A new collaboration between Muslim Bahu Trust, Birmingham Council of Faiths’ Footsteps and climate solutions charity Ashden, will receive £200,000 over three years from the Esmée Fairbairn Foundation to build the capacity of Birmingham faith groups to engage in community led climate action in disadvantaged areas of the city, and to share the learning widely.

The Birmingham Faith Climate Action Partnership (BiFCAP) will link the role that many places of worship play in their local communities with the need to take urgent action to address the environmental and climate crisis we face. The collaboration will build on the key roles that Birmingham faith communities played during the Covid pandemic and lockdown as vaccination and food distribution centres. It will also build on the way in which care for the natural environment and fellow human beings are central to many faith beliefs.

This new project will be working with and supporting community-led climate action and environmental projects that respond to local needs and concerns involving energy saving measures for homes, connecting communities to the natural environment, sustainable travel, and food.
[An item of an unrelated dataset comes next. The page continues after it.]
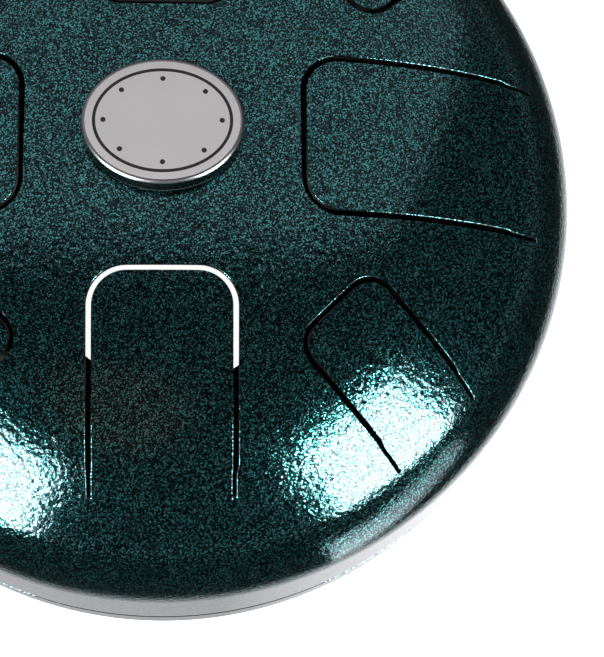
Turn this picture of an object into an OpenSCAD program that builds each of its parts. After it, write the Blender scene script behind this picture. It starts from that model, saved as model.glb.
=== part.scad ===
// Steel tongue drum: two welded steel shells, eight tongues cut in the top one,
// an oval badge on the crown, a sound port in the bottom and four rubber feet.
// Millimetres. +Z is up, -Y is the player's side, and the origin is the middle of
// the footprint, on the surface that the drum stands on.

/* [Shells] */
// Outside diameter of the drum
drum_d = 304.8; // [292:0.1:330]
// Thickness of the steel of both shells
sheet_t = 2.5; // [1.6:0.1:3.2]
// Height of the top shell's straight side, above the seam
top_side_h = 44.4; // [30:0.1:60]
// Radius of the curve at the edge of the top shell
knuckle_r = 57; // [50:0.5:64]
// Radius of the shoulder, between the edge and the crown
shoulder_r = 154; // [140:1:170]
// Radius of the nearly flat crown
crown_r = 440; // [380:5:600]
// Angle above level where the edge curve runs into the shoulder
knuckle_angle = 57.7; // [54:0.1:60]
// Height of the bottom shell's straight side, below the seam
bottom_side_h = 14; // [8:0.5:30]
// Radius of the curve at the edge of the bottom shell
bottom_knuckle_r = 24; // [18:0.5:30]
// Radius of the shallow dish of the bottom shell
bottom_crown_r = 800; // [650:10:1200]
// Diameter of the sound port in the bottom shell
port_d = 104; // [80:1:120]
// Height of the weld groove at its mouth
weld_h = 3.2; // [2:0.1:4]
// Depth of the weld groove
weld_depth = 1.5; // [1:0.05:1.55]
// How far the ground weld lies below the paint line
weld_recess = 0.8; // [0.4:0.05:0.9]

/* [Tongues] */
// From the drum's side to the middle of a long tongue's end slit, straight in
long_tip_inset = 104.1; // [99:0.1:108]
// From the drum's side to the middle of a short tongue's end slit, straight in
short_tip_inset = 69.2; // [65:0.1:72]
// Angle from each long tongue to the short one on its left as the player sees it
short_turn = 44.1; // [43:0.1:47]
// Corner radius of a long tongue's slit, along the middle of the slit
long_corner_r = 12.7; // [9:0.1:16]
// Corner radius of a short tongue's slit, along the middle of the slit
short_corner_r = 9; // [7:0.1:13]
// Width of the slit
slit_w = 2; // [1.4:0.1:2.8]
// Width of the finer cut that carries a slit on to the root when the note is tuned
tuning_cut_w = 1.3; // [0.8:0.1:1.8]
// Length of the finer cut
tuning_cut_l = 9.4; // [6:0.1:12]
// Length of the finer cut on the front tongue
front_tuning_cut_l = 7.4; // [5:0.1:10]
// Width of the front tongue, between the middles of its slits
front_w = 49.6; // [45:0.1:55]
// Length of the front tongue, from its end slit to its root
front_l = 74.8; // [68:0.1:82]
// Width of the front right tongue
front_right_w = 37; // [34:0.1:42]
// Length of the front right tongue
front_right_l = 54.5; // [48:0.1:56]
// Width of the right tongue
right_w = 56.4; // [50:0.1:60]
// Length of the right tongue
right_l = 85.3; // [76:0.1:90]
// Width of the back right tongue
back_right_w = 36.6; // [33:0.1:41]
// Length of the back right tongue
back_right_l = 49.5; // [44:0.1:54]
// Width of the back tongue
back_w = 52.8; // [48:0.1:58]
// Length of the back tongue
back_l = 79.6; // [72:0.1:86]
// Width of the back left tongue
back_left_w = 37.4; // [34:0.1:42]
// Length of the back left tongue
back_left_l = 52; // [46:0.1:55]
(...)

It will be seeking to empower local communities to make change and aim to contribute to shifting power to communities.

“The grant will be a game-changer for faith group climate and environmental action in Birmingham. It brings together Bahu Trust’s experience of working in disadvantaged areas of Birmingham and Footsteps’ record of delivering interfaith activities, with Ashden’s experience and ability to share experience across the UK.”

Kamran Shezad, Bahu Trust

“The Partnership is a natural next step in Footsteps’ work to bring faith groups in Birmingham together, to respond to the challenge of moving to a low carbon future following the 2015 Paris Climate Agreement.”

Ruth Tetlow, BCF Footsteps’ President

“Birmingham has a strong tradition of the faith communities working together when faced by crises to build stronger, more inclusive communities. The project and Esmee funding provide a major opportunity to enable Birmingham’s faith communities take effective climate action and then share learning across the UK.”

Dr Peter Rookes, Birmingham Council of Faiths’ trustee

The Esmée Fairbairn Foundation is one of the UK’s largest independent funders. Founded in 1961 by Ian Fairbairn and named after his wife who was killed in World War II, the grant is part of the Foundation’s Creative, Confident Communities work to strengthen the bonds in communities and help local people to build vibrant, confident places where they can fulfil their creative, human, and economic potential.